Inequality. The whole sales pitch of the United States is that it’s a country where ‘anybody can become president,’ where equality is a founding virtue. It’s very hard to square that with runaway inequality — with inequality increasing by 20% from 1980 to 2016 and with wages stagnant for decades. The question is whether capitalism itself should be blamed for the trend, or whether the sort of managed capitalism of the U.S. can contain that inequality. The smart analysis would seem to be that the country had manageable economic parity in the post-war period, with the advent of the New Deal and the nearly-Social Democratic regime set up by Roosevelt and that that system was ripped apart by Reagan and the Chicago school of economics. Restore some basic checks on wealth disparity — an antitrust movement, an equivalent of the Glass-Steagall Act, a closing of the most egregious tax loopholes, etc — and (this is the gist of Bernie Sanders’ presidential campaigns) it’s possible to undo the Reagan Revolution and get back to something like Les Trente Glorieuses that preceded it. The slightly more cutting analysis would be that we are in a Gilded Age, that the creation of the means of wealth with the tech boom is so inherently unequal that it has created a divided society and that what’s called for is a new Progressive movement (progressive with a capital ‘P’) that breaks the larger monopolies and institutes a stakeholder system (as opposed to ‘shareholder ethics’) within corporations. The sense is that without some sort of drastic reform — which means government intervention — the country is just drifting, with ever-greater inequality, ever-greater resentment, and with the lives of Americans ever more unlivable.
Some of what I’m saying here are talking points of the left. Some are talking points of the right. The point is that the country’s direction clearly isn’t good. Fortunately, part of the American tradition is renewal — and really drastic social overhaul, often initiated by the government. One occurred in the the aftermath of the Civil War. One occurred with Theodore Roosevelt and the Progressive Era. The other occurred with Franklin Roosevelt and the New Deal. I don’t think that Ronald Reagan, Milton Friedman, and Mitch McConnell should get the last word in American governance. It’s important to think big and to imagine how the country can be, fundamentally, restored.

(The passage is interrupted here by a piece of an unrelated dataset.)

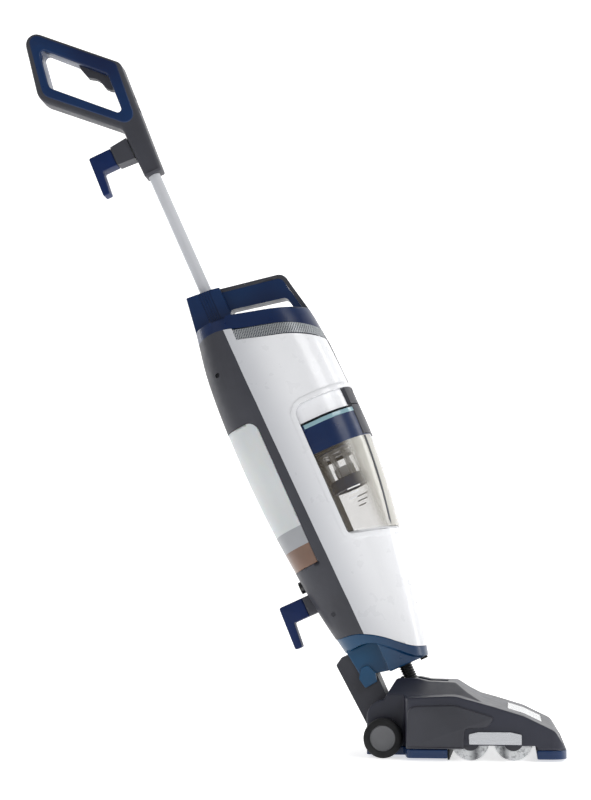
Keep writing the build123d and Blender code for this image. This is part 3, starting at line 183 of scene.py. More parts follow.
class Surface:
    """A principled material whose colour, gloss and relief vary over the object."""

    def __init__(self, name, **settings):
        self.material = bpy.data.materials.new(name)
        self.material.use_nodes = True
        self.nodes = self.material.node_tree.nodes
        self.links = self.material.node_tree.links
        self.shader = self.nodes["Principled BSDF"]
        self.place = self.nodes.new("ShaderNodeTexCoord").outputs["Object"]
        for key, value in settings.items():
            self.shader.inputs[key.replace("_", " ")].default_value = value

    def noise(self, scale, detail=3.0, stretch=(1, 1, 1)):
        """Noise of so many cells a metre, stretched along the row's axes."""
        mapping = self.nodes.new("ShaderNodeMapping")
        mapping.inputs["Scale"].default_value = stretch
        texture = self.nodes.new("ShaderNodeTexNoise")
        texture.inputs["Scale"].default_value = scale
        texture.inputs["Detail"].default_value = detail
        self.links.new(self.place, mapping.inputs["Vector"])
        self.links.new(mapping.outputs["Vector"], texture.inputs["Vector"])
        return texture.outputs["Fac"]

    def ramp(self, value, *stops):
        """Colours along a value."""
        node = self.nodes.new("ShaderNodeValToRGB")
        elements = node.color_ramp.elements
        while len(elements) < len(stops):
            elements.new(0.5)
        for element, (position, colour) in zip(elements, stops):
            element.position = position
            element.color = colour
        self.links.new(value, node.inputs["Fac"])
        return node.outputs["Color"]

    def spread(self, value, low, high):
        """A value brought between two limits."""
        node = self.nodes.new("ShaderNodeMapRange")
        node.inputs["From Min"].default_value = 0.3
        node.inputs["From Max"].default_value = 0.7
        node.inputs["To Min"].default_value = low
        node.inputs["To Max"].default_value = high
        self.links.new(value, node.inputs["Value"])
        return node.outputs["Result"]

    def forward(self, start, end, low, high):
        """A value that goes from low to high between two distances forward of the body's axis, in mm."""
        dot = self.nodes.new("ShaderNodeVectorMath")
        dot.operation = "DOT_PRODUCT"
        dot.inputs[1].default_value = (math.cos(LEAN), 0, math.sin(LEAN))
        self.links.new(self.place, dot.inputs[0])
        origin = AXLE.x * math.cos(LEAN) + AXLE.z * math.sin(LEAN)
        node = self.nodes.new("ShaderNodeMapRange")
        node.interpolation_type = "SMOOTHSTEP"
        node.inputs["From Min"].default_value = origin + start * MM
        node.inputs["From Max"].default_value = origin + end * MM
        node.inputs["To Min"].default_value = low
        node.inputs["To Max"].default_value = high
        self.links.new(dot.outputs["Value"], node.inputs["Value"])
        return node.outputs["Result"]

    def relief(self, value, depth, previous=None):
        """Relief of a depth in metres, on top of what is there."""
        node = self.nodes.new("ShaderNodeBump")
        node.inputs["Distance"].default_value = depth
        self.links.new(value, node.inputs["Height"])
        if previous:
            self.links.new(previous, node.inputs["Normal"])
        return node.outputs["Normal"]

    def set(self, socket, value):
        """Joins a value to the shader."""
        self.links.new(value, self.shader.inputs[socket])


def shades(colour, change):
    """A colour a little darker and a little lighter."""
    low = linear([max(c * (1 - change), 0) for c in colour])
    high = linear([min(c * (1 + change), 255) for c in colour])
    return low, high


def moulded(name, colour, rough, grain=0.00002, change=0.05, waves=0.0001, **settings):
    """Moulded plastic: faint mottling, fine eroded grain and uneven gloss."""
    surface = Surface(name, **settings)
    low, high = shades(colour, change)
    surface.set("Base Color", surface.ramp(surface.noise(14.0), (0.35, low), (0.65, high)))
    surface.set("Roughness", surface.spread(surface.noise(55.0), rough * 0.88, rough * 1.12))
    swell = surface.relief(surface.noise(18.0, detail=1.0), waves)
    surface.set("Normal", surface.relief(surface.noise(1400.0, detail=2.0), grain, swell))
    return surface.material


def blue_gloss(name, deep, light):
    """Deep blue moulding with slow patches of a lighter blue."""
    surface = Surface(name, Coat_Weight=0.12, Coat_Roughness=0.2, Specular_IOR_Level=0.4)
    patches = surface.ramp(surface.noise(7.0, detail=1.0), (0.38, linear(deep)), (0.62, linear(light)))
    surface.set("Base Color", patches)
    surface.set("Roughness", surface.spread(surface.noise(60.0), 0.27, 0.36))
    surface.set("Normal", surface.relief(surface.noise(1200.0, detail=2.0), 0.00002))
    return surface.material


def brushed(name, colour, rough, along=(1, 1, 1), **settings):
    """Drawn metal with fine lines along its length."""
    surface = Surface(name, Metallic=0.85, **settings)
    low, high = shades(colour, 0.05)
    lines = surface.noise(700.0, detail=2.0, stretch=along)
    surface.set("Base Color", surface.ramp(lines, (0.3, low), (0.7, high)))
    surface.set("Roughness", surface.spread(lines, rough * 0.8, rough * 1.2))
    surface.set("Normal", surface.relief(lines, 0.00001))
    return surface.material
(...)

Fixing the Postal Service should be one of Biden's talking points. There's enough of a groundswell to get a few more million voters out to the polls on this single issue.
I'm often more cynical about institutions than you, I suspect, but must admit I had painless and seamlessly professional experiences with the NYC expedited passport office and jury duty employees over the last number of months. Guess it might come down to luck of the draw!